Quem já esteve nesta situação foi Reilda Maria, ex-presidente e atual tesoureira da Associação Foco Ambiental. Ela explica que participou da estruturação das primeiras associações voltadas para a coleta seletiva que buscavam tirar as pessoas das condições do lixão e dar melhores condições de trabalho. No entanto, com as atuais limitações destas entidades, o trabalho no local adequado se torna pouco atrativo.

Reilda Maria ao lado de um dos caminhões que deveria estar em atividade na coleta seletiva 

“A gente chegou a 75% de material reciclado catado na cidade. Isso tudo deixava de ir pro aterro. Quando ele saiu (administração Jeová Moreira), o primeiro passo foi retirar nossos caminhões que eram cedidos pela prefeitura. Aí, a gente começou a passar uma dificuldade grande”, situa Reilda Maria, explicando o descaso a respeito da administração anterior em relação às demandas da classe. “Voltamos pro aterro e voltou a vida antiga que tínhamos no lixão”, complementa.

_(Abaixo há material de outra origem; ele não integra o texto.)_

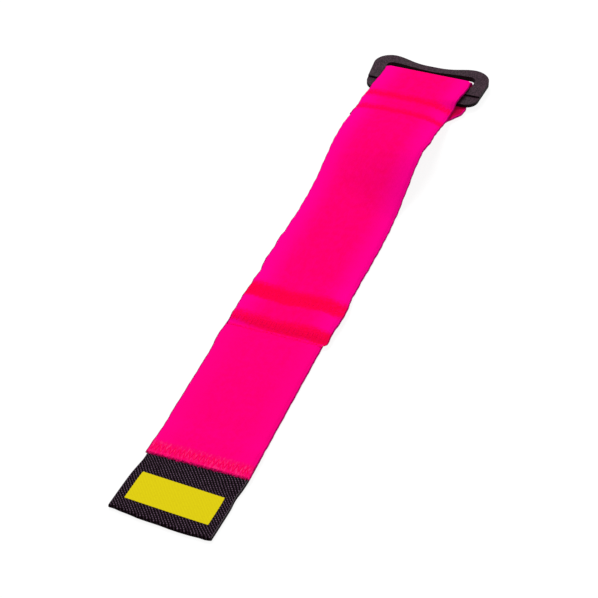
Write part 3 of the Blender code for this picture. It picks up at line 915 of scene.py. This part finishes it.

Enquanto aterro acumula cada vez mais catadores, galpões da coleta seletiva permanecem fechados e inacessíveis 

Hoje, Araxá possui três associações e uma cooperativa. As três associações estão atualmente instaladas de forma adaptada em torno do antigo galpão da coleta seletiva, situado no Distrito Industrial. Ali também existe um local de descarte irregular. Conhecido como “bota fora”, o local deveria ser designado para descarte de entulho, no entanto, sem fiscalização, acaba servindo para despejo de lixo comum. Reilda Maria conta que as associações inclusive realizam coleta no local.

Quem vem de Uberaba sentido a Araxá consegue ver o local de descarte conhecido como "Bota fora" antes mesmo de ver a cidade 

O sucateamento das entidades voltadas para o serviço ambiental também é vantagem para o que os catadores chamam de “atravessadores” (pessoas que compram os reciclaveis e realizam o transporte até as industrias). Reilda explica que com o enfraquecimento da capacidade de coleta e com os catadores trabalhando de forma fragmentada, a entrega do material para a reciclagem fica pequena. O que torna a vinda de grandes empresas que pagam bem por estes materiais pouco atrativa. “Tem mês que a gente vende oito fardos de papelão. Uma carga completa de papelão são 40, 50 fardos. Quando o atravessador vem cá, ele vende lá a R$ 1,50, R$ 2,50 ou até R$ 3. Pra nós aqui eles vão pagar R$ 0,50, R$ 0,60. Já quando você tem um montante bom, o pessoal da indústria vem buscar”, disse.